Open year-round, The Old Hotel is a favorite for fisherman who cast out on the Big Hole, the Ruby or the Jefferson. But whether or not the fishing is on, any given night folks from Bozeman, Missoula, Big Sky, Dillon and Livingston come to eat. It’s worth the drive. The guarantee is that you won’t leave hungry and you just might talk Bill into giving you the recipe for his Cowboy Sushi.
Moroccan Grilled Rack of Lamb
1 yellow onion, quartered
1 tsp. smoked paprika
1 tsp. ground cumin
3 T. extra virgin olive oil
2 T. fresh parsley, finely chopped
Salt and pepper to taste
4 - 8 to 10 ounce racks of lamb, cleaned
Pulse onion in food processor until coarsely ground. Add spices and olive oil and pulse to combine. Stir in parsley and season with salt and pepper. Rub mixture on lamb racks and marinate for at least 2 hours, but preferably overnight.

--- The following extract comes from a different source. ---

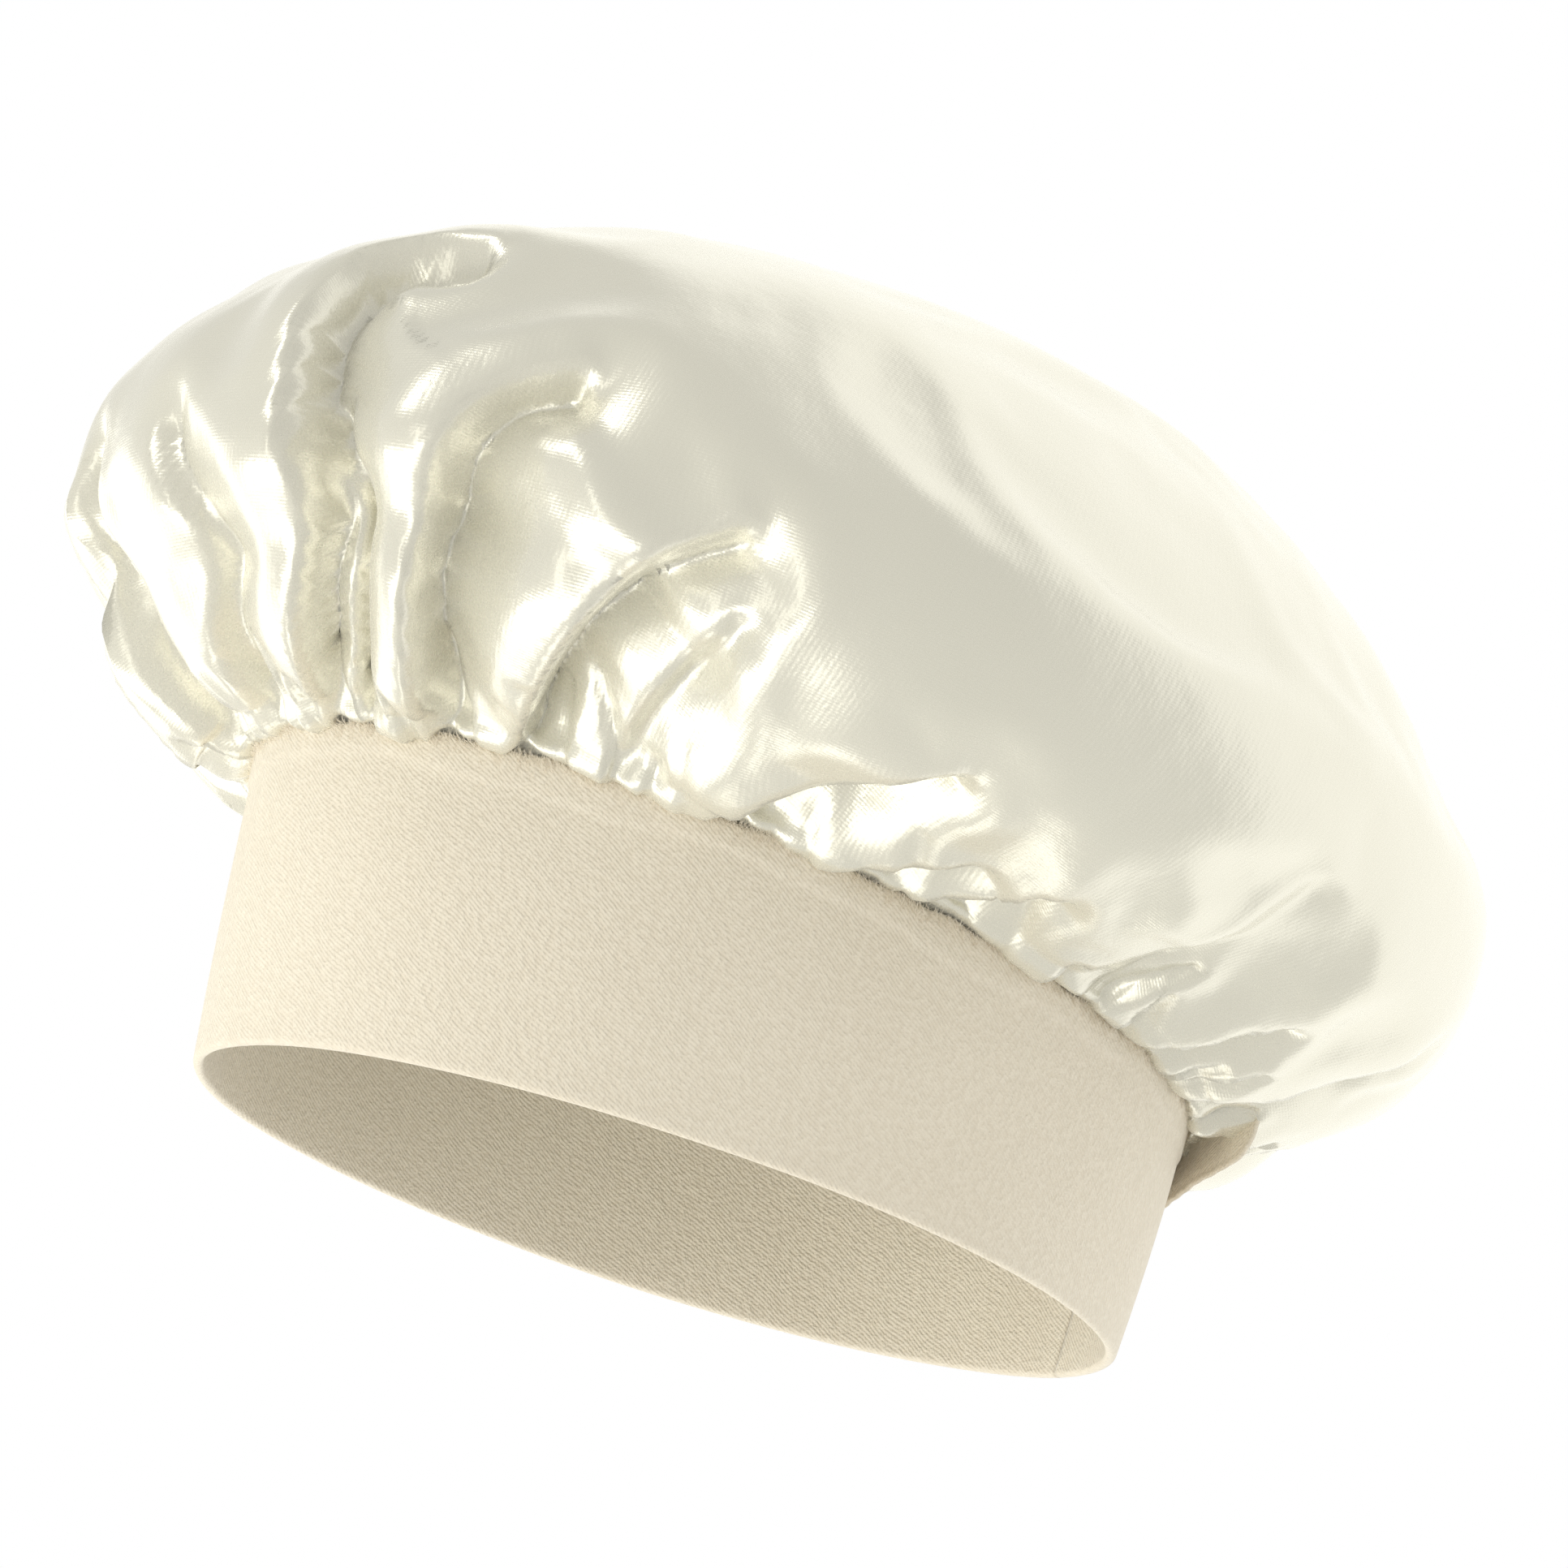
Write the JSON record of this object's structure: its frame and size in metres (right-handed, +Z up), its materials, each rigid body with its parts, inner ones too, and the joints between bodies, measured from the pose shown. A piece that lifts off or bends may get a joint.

3 T. extra virgin olive oil
1 yellow onion, small diced
1 tsp. fresh garlic, finely minced
4 medium Roma tomatoes, peeled, deseeded,
and small diced
1 T. Moroccan Harissa paste
(More or less to taste — it can be spicy!)
½ tsp. granulated sugar
Salt and pepper to taste
In a medium-sized sauté pan, heat olive oil over medium high heat. Add onion and cook until slightly translucent but not browned — approximately 2-3 minutes. Reduce heat to medium and add garlic, tomatoes, Harissa, and sugar and stir to combine. Cover pan, reduce heat to low, and simmer for approximately 20 minutes. When sauce is reduced, season with salt and pepper and reserve for meat.